All securities issued in the Offering are subject to a four-month hold period expiring December 22, 2020 under applicable Canadian securities legislation and stock exchange policy.

Any securities issued in the Offering to U.S. Persons may be subject to additional resale restrictions under applicable U.S. federal and state securities law and regulation. None of the securities issued in the Offering or in the Heliodor acquisition have been, and will not be, registered under the United States Securities Act of 1933, as amended, (the “U.S. Securities Act”) or the securities laws of any state of the United States, and may not be offered or sold in the United States or to, or for the account or benefit of, U.S. Persons (as defined in Regulation S promulgated under the U.S. Securities Act) absent registration under the U.S. Securities Act and applicable state securities laws or pursuant to an exemption from such registration requirements.

The Company intends to use the proceeds of the Offering for exploration drilling and resource delineation, updating the resource and general working capital.

Heliodor Metals Acquisition and Appointment of CEO

In the Heliodor acquisition, Redstar issued an aggregate of 86,621,003 Shares to the former Heliodor shareholders in exchange for all of the issued and outstanding Heliodor securities. In addition, and as agreed in the Share Exchange Agreement, Redstar has appointed Charles Funk as its Chief Executive Officer. Mr. Funk has over 14 years of industry experience for major and junior mining and companies including Newcrest Mining and Evrim Resources. Charles is a geologist specializing in business development for gold, silver and copper projects from early stage to production who has led or supported multiple deposit discoveries in Mexico and Australia and contributed to over $60 million dollars in capital raisings.

In connection with his appointment, Redstar has entered into an Executive Consulting Agreement with a company owned and controlled by Mr. Funk pursuant to which the consultant has agreed to provide the services of Mr. Funk as Redstar’s Chief Executive Officer.

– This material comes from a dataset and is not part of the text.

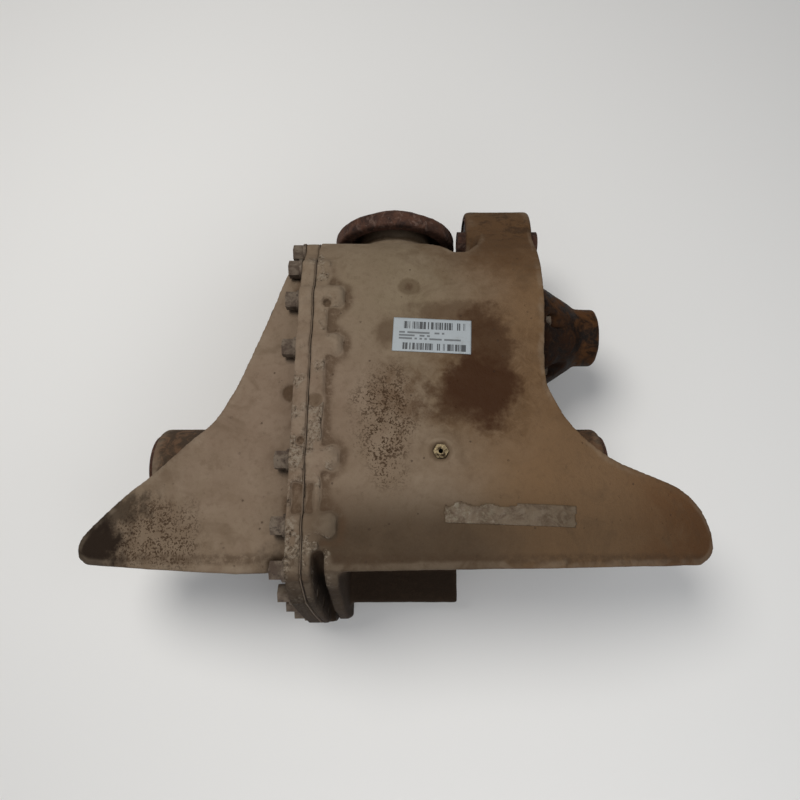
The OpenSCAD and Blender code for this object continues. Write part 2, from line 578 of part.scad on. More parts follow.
// ---------- Bushes ----------
module bush_sleeve(at, len, r) color("dimgray") translate([0, at[1], at[2]]) tube_x(at[0], at[0] + len, r, r - 2);
module bush_rubber(at, len, r, inner) color("black") translate([0, at[1], at[2]])
  tube_x(at[0] + 2, at[0] + len - 2, r - 2, inner);
module bush_inner(at, x0, x1, inner) color("saddlebrown") translate([0, at[1], at[2]])
  tube_x(x0, x1, inner, bush_bore_r);
front_inner_r = 14;
rear_inner_r = 13;
module front_bush_sleeve() bush_sleeve(front_eye, front_eye_len, front_sleeve_r);
module front_bush_rubber() bush_rubber(front_eye, front_eye_len, front_sleeve_r, front_inner_r);
module front_bush_inner() bush_inner(front_eye, 72, 163, front_inner_r);
module rear_left_bush_sleeve() bush_sleeve(left_eye - [4, 0, 0], rear_eye_len + 3, rear_sleeve_r);
module rear_left_bush_rubber() bush_rubber(left_eye - [4, 0, 0], rear_eye_len + 3, rear_sleeve_r, rear_inner_r);
module rear_left_bush_inner() bush_inner(left_eye, -254, -182, rear_inner_r);
module rear_right_bush_sleeve() bush_sleeve(right_eye + [3, 0, 0], rear_eye_len + 1, rear_sleeve_r);
module rear_right_bush_rubber() bush_rubber(right_eye + [3, 0, 0], rear_eye_len + 1, rear_sleeve_r, rear_inner_r);
module rear_right_bush_inner() bush_inner(right_eye, 154, 223, rear_inner_r);

// ---------- Small fittings ----------
module breather() color("goldenrod") translate([breather_at[0], breather_at[1], 0]) difference() {
  union() {
    translate([0, 0, 103]) cylinder(10, r = 5);
    translate([0, 0, 113]) cylinder(4, r = 7, $fn = 6);
  }
  translate([0, 0, 100]) cylinder(20, r = 2.2);
}
plug_washer_t = 1.2;
module plug() difference() {
  union() {
    translate([0, 0, plug_washer_t]) cylinder(3.6, r = 12);
    translate([0, 0, -13]) cylinder(13 + plug_washer_t + 0.1, r = plug_r - 0.05);
  }
  translate([0, 0, -6]) cylinder(20, r = 5, $fn = 6);
}
module fill_plug() color("dimgray") at_fill() plug();
module drain_plug() color("dimgray") at_drain() plug();
module plug_washers() color("goldenrod") plug_seats() difference() {
  cylinder(plug_washer_t, r = 13.5);
  translate([0, 0, -1]) cylinder(plug_washer_t + 2, r = plug_r);
}
// A thin layer lying on the top skin, cut to a patch
module on_skin(t) intersection() {
  difference() {
    translate([0, 0, t]) skin_top();
    skin_top();
  }
  children();
}
module skin_top() {
  chamber_block(-20, end_x, 0);
  bell_block(0, skirt_low, 0);
}
module label() color("white") on_skin(0.4) translate([37, -35, 80]) rotate([0, 0, -3])
  translate([-38, -18, 0]) cube([76, 36, 60]);
module tape_remnant() color("khaki") on_skin(0.3) translate([104, -206, 40]) rotate([0, 0, -2])
  translate([-60, -8, 0]) cube([120, 17, 90]);

// ---------- The part: origin at the middle of the input flange's mating face ----------
module placed() translate([0, -flange_face_y, 0]) children();
placed() main_housing();
placed() side_cover();
placed() cover_gasket();
placed() cover_bolts();
placed() dowel_pins();
placed() right_output_carrier();
placed() carrier_bolts();
placed() left_output_seal();
placed() right_output_seal();
placed() drive_pinion();
placed() pinion_shim();
placed() crush_spacer();
placed() pinion_oil_seal();
placed() pinion_nut();
placed() input_flange();
placed() pinion_inner_cup();
placed() pinion_inner_cone();
placed() pinion_inner_rollers();
placed() pinion_outer_cup();
placed() pinion_outer_cone();
placed() pinion_outer_rollers();
placed() crown_wheel();
placed() crown_wheel_bolts();
placed() differential_case();
placed() cross_pin();
placed() cross_pin_lock();
placed() left_side_gear();
placed() right_side_gear();
placed() planet_gear_a();
placed() planet_gear_b();
placed() side_thrust_washers();
placed() planet_thrust_washers();
placed() left_carrier_cup();
placed() left_carrier_cone();
placed() left_carrier_rollers();
placed() right_carrier_cup();
placed() right_carrier_cone();
placed() right_carrier_rollers();
placed() left_carrier_shim();
placed() right_carrier_shim();
placed() front_bush_sleeve();
placed() front_bush_rubber();
placed() front_bush_inner();
placed() rear_left_bush_sleeve();
placed() rear_left_bush_rubber();
placed() rear_left_bush_inner();
placed() rear_right_bush_sleeve();
placed() rear_right_bush_rubber();
placed() rear_right_bush_inner();
placed() breather();
placed() fill_plug();
placed() drain_plug();
placed() plug_washers();
placed() label();
placed() tape_remnant();
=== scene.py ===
"""A used rear axle differential: cast casing under dried mud, rusty flange, worn bushes and its gears."""
import json
import math
import random

import bpy
import bmesh
import numpy as np
from mathutils import Matrix, Vector, noise


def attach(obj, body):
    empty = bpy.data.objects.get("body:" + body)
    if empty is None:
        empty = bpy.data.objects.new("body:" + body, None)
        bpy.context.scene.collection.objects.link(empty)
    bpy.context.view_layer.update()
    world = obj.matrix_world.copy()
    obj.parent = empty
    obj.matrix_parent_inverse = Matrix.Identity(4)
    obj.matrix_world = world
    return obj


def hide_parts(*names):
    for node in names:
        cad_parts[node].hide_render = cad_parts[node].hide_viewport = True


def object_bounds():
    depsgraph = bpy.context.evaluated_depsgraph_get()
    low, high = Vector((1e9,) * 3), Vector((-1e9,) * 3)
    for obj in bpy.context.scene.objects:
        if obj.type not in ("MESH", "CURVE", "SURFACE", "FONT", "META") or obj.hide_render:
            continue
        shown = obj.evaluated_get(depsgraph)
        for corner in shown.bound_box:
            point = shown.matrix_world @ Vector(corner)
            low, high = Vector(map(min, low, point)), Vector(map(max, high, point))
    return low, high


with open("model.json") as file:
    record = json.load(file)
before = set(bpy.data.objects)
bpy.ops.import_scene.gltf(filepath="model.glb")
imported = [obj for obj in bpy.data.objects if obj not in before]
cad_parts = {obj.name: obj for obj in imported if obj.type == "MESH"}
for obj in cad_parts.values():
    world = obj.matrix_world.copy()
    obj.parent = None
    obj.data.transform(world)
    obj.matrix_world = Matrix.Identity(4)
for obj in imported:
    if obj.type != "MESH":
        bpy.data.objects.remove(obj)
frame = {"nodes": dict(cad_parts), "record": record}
cad_low, cad_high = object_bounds()
nodes = frame["nodes"]
spin = {j["name"]: Vector(j["pos_m"]) for j in frame["record"]["behaviour"]["joints"]}
# The axle axis runs along X and the pinion axis along Y; both pass through this point
centre = spin["case_spin"]


# ---------- Mesh helpers ----------
def add_object(name, mesh):
    made = bpy.data.objects.new(name, mesh)
    bpy.context.scene.collection.objects.link(made)
    return made


def applied(obj):
    """Replaces an object's mesh with the result of its modifiers."""
    graph = bpy.context.evaluated_depsgraph_get()
    mesh = bpy.data.meshes.new_from_object(obj.evaluated_get(graph))
    obj.modifiers.clear()
    old = obj.data
    obj.data = mesh
    bpy.data.meshes.remove(old)
    return obj


def welded_copy(name, node):
    """A new object with a CAD node's mesh, its split vertices joined."""
    mesh = nodes[node].data.copy()
    mesh.materials.clear()
    shape = bmesh.new()
    shape.from_mesh(mesh)
    bmesh.ops.remove_doubles(shape, verts=shape.verts, dist=2e-6)
    shape.to_mesh(mesh)
    shape.free()
    return add_object(name, mesh)


def vertex_array(mesh, what="co"):
    values = np.zeros(len(mesh.vertices) * 3, np.float32)
    if what == "co":
        mesh.vertices.foreach_get("co", values)
    else:
        mesh.vertex_normals.foreach_get("vector", values)
    return values.reshape(-1, 3).astype(float)


def set_vertices(mesh, points):
    mesh.vertices.foreach_set("co", points.astype(np.float32).ravel())
    mesh.update()


class Neighbours:
    """Averages over each vertex's neighbours along edges."""

    def __init__(self, mesh):
        ends = np.zeros(len(mesh.edges) * 2, np.int32)
        mesh.edges.foreach_get("vertices", ends)
        ends = ends.reshape(-1, 2)
        self.near = np.concatenate([ends[:, 0], ends[:, 1]])
        self.far = np.concatenate([ends[:, 1], ends[:, 0]])
        self.count = len(mesh.vertices)
        self.share = 1 / np.maximum(np.bincount(self.near, minlength=self.count), 1)

    def mean(self, values):
        if values.ndim == 1:
            return np.bincount(self.near, values[self.far], self.count) * self.share
        return np.stack([self.mean(values[:, k]) for k in range(values.shape[1])], 1)


def cast_shape(obj, voxel, fill_rounds, soften_rounds):
    """Turns sharp CAD edges into a casting: wide fillets in inner corners, small rounds on outer ones."""
    remesh = obj.modifiers.new("cast", "REMESH")
    remesh.mode = "VOXEL"
    remesh.voxel_size = voxel
    remesh.use_smooth_shade = True
    applied(obj)
    mesh = obj.data
    around = Neighbours(mesh)
    points = vertex_array(mesh)
    for step in range(fill_rounds):
        if step % 4 == 0:
            set_vertices(mesh, points)
            normals = vertex_array(mesh, "normal")
        offset = around.mean(points) - points
        lift = (offset * normals).sum(1)
        points = points + 0.5 * (offset - normals * np.minimum(lift, 0)[:, None])
    for _ in range(soften_rounds):
        points = points + 0.5 * (around.mean(points) - points)
    set_vertices(mesh, points)
    return around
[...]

On Behalf of the Board of Directors

Jacques Vaillancourt

Executive Chairman

Redstar Gold Corp
Tel: +44 780 226 8247

Email: [email protected]

Neither TSX Venture Exchange nor its Regulation Services Provider (as that term is defined in the policies of the TSX Venture Exchange) accepts responsibility for the adequacy or accuracy of this release.

Forward-Looking Information. This release includes certain statements that may be deemed “forward-looking statements”. Forward-looking statements are statements that are not historical facts and are generally, but not always, identified by the words “expects”, “plans”, “anticipates”, “believes”, “intends”, “estimates”, “projects”, “potential” and similar expressions, or that events or conditions “would”, “may”, “could” or “should” occur. Forward-looking statements in this press release include Redstar’s planned use of proceeds from the Offering. Although the Company believes the expectations expressed in such forward-looking statements are based on reasonable assumptions, such statements are not guaranteeing of future performance and actual results may differ materially from those in the forward-looking statements. Factors that could cause the actual results to differ materially from those in forward-looking statements include market prices, exploitation and exploration successes, and continued availability of capital and financing, and general economic, market or business conditions. Investors are cautioned that any such statements are not guarantees of future performance and actual results or developments may differ materially from those projected in the forward-looking statements. Forward-looking statements are based on the beliefs, estimates and opinions of the Company’s management on the date the statements are made. Except as required by applicable securities laws, the Company undertakes no obligation to update these forward-looking statements in the event that management’s beliefs, estimates or opinions, or other factors, should change.